One solution to reduce the noise in the estimated model performance is to increase the k-value. This will reduce the bias in the model’s estimated performance, although it will increase the variance: e.g. tie the result more to the specific dataset used in the evaluation.

An alternate approach is to repeat the k-fold cross-validation process multiple times and report the mean performance across all folds and all repeats. This approach is generally referred to as repeated k-fold cross-validation.

In [12]:
from sklearn.model_selection import RepeatedKFold

cv = RepeatedKFold(n_splits=50, n_repeats=3, random_state=1)

accuracy_per_regression_model(XGBRegressor(),cv)

90.62046434585686

We see that our model accuracy has improved a bit. But, we aren't sure with n_repeats = 3 provides the best accucracy. Thus, we search for the best n_repeats from a range of values [1,3,5,10]

In [13]:
from sklearn.model_selection import RepeatedKFold

for n in [1,3,5,10]:

    cv = RepeatedKFold(n_splits=50, n_repeats=n, random_state=1)

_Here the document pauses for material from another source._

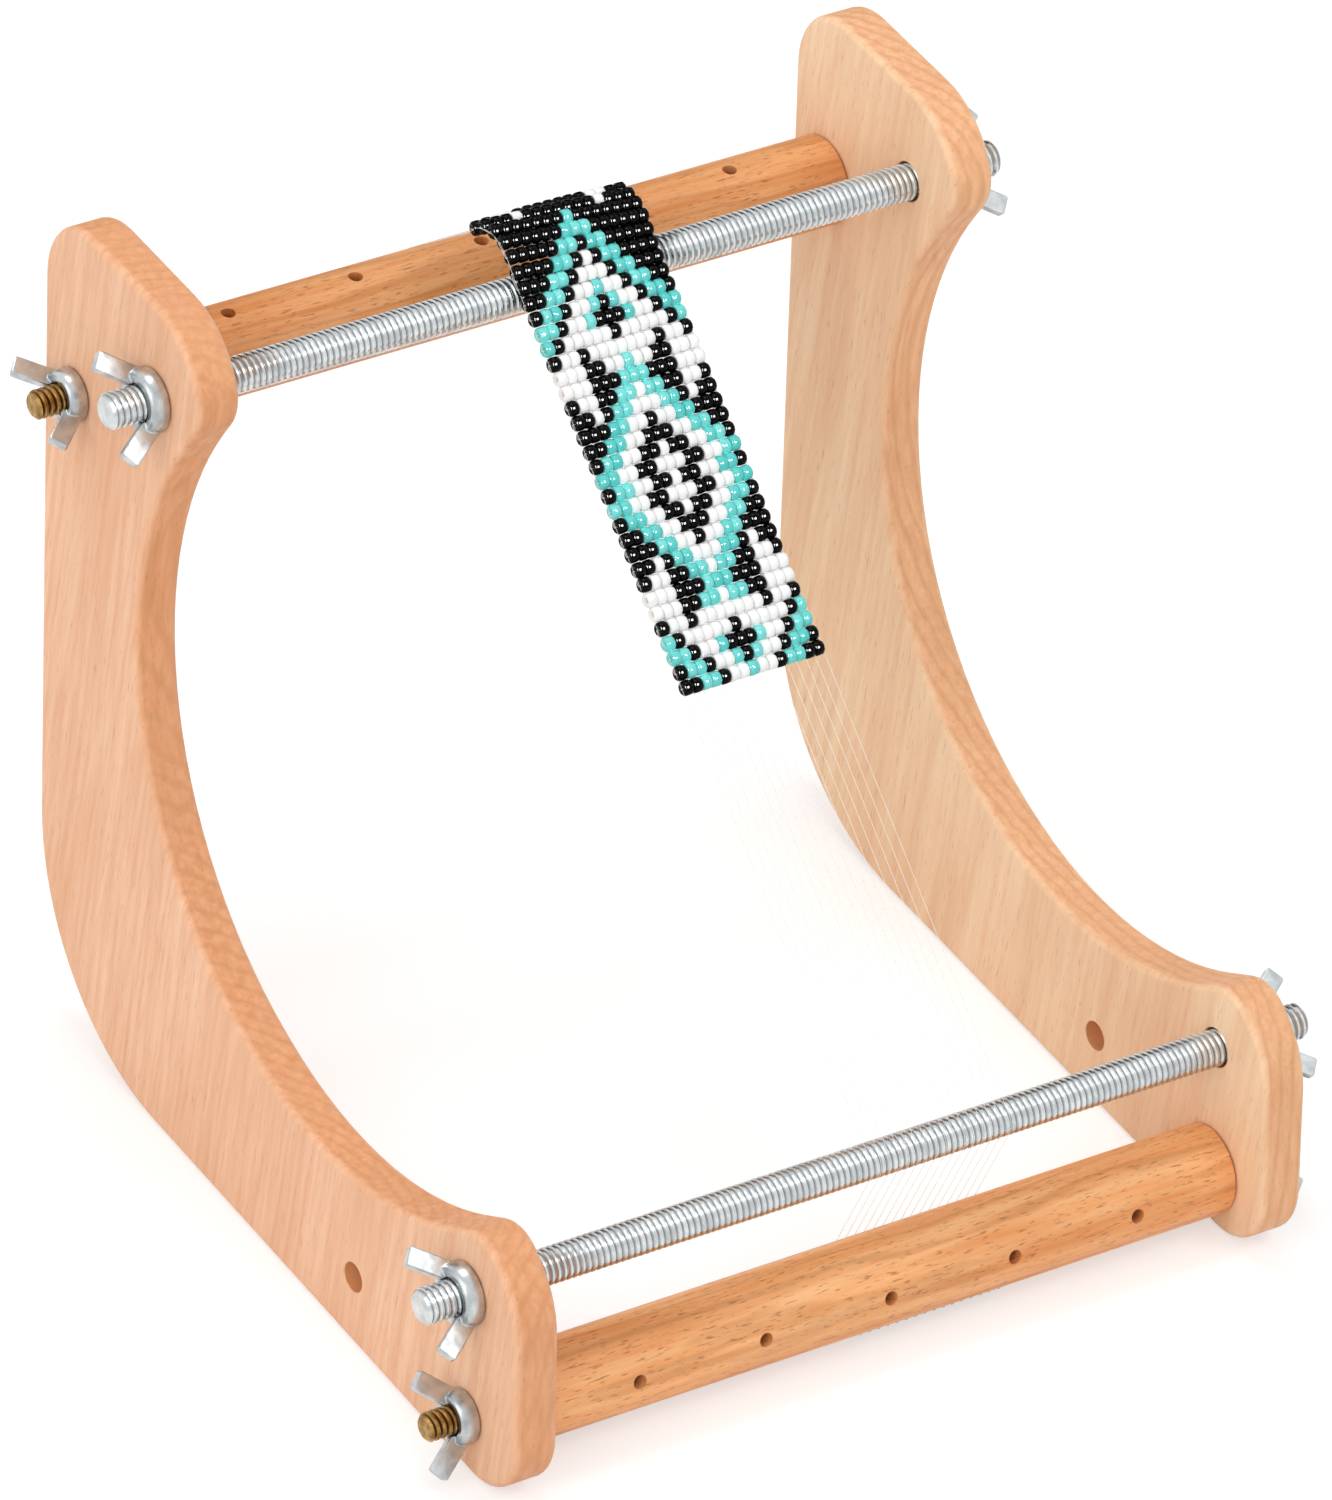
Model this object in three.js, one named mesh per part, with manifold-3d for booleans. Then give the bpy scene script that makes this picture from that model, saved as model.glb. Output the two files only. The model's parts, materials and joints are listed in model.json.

    print(str(n)+" : "+str(accuracy_per_regression_model(XGBRegressor(),cv)))

1 : 90.56938217777602
3 : 90.62046434585686
5 : 90.6529924008154
10 : 90.69408668747397


### Best result is for N_repeats = 10

# Further improvements on accuracy

We can attempt to tune hyperparameters of the ML algorithm. One of these is called max_depth - The maximum depth of each tree, often values are between 1 and 5.

In [27]:
depth_list = range(1,6) 

In [28]:
for depth in depth_list:
    print(str(depth)+" : "+str(accuracy_per_regression_model(XGBRegressor(max_depth=depth),cv=RepeatedKFold(n_splits=50, n_repeats=10, random_state=1))))

1 : 89.57777521119488
2 : 90.9839599873666
3 : 90.91137393263479
4 : 90.8283626675284
5 : 90.85393923389182


### max_depth seems to be the best for a value of 2

# Conclusion

We first make use of pipelines to process input data. 

Then, we try to find out which ML algorithm offers most accuracy, which is XGBoostRegression. 

Then, we apply RepeatedKFold Cross Validation to find the most appropriate way to measure accuracy

Finally, we try hyperparameter tuning to find the best parameters that enhance accuarcy.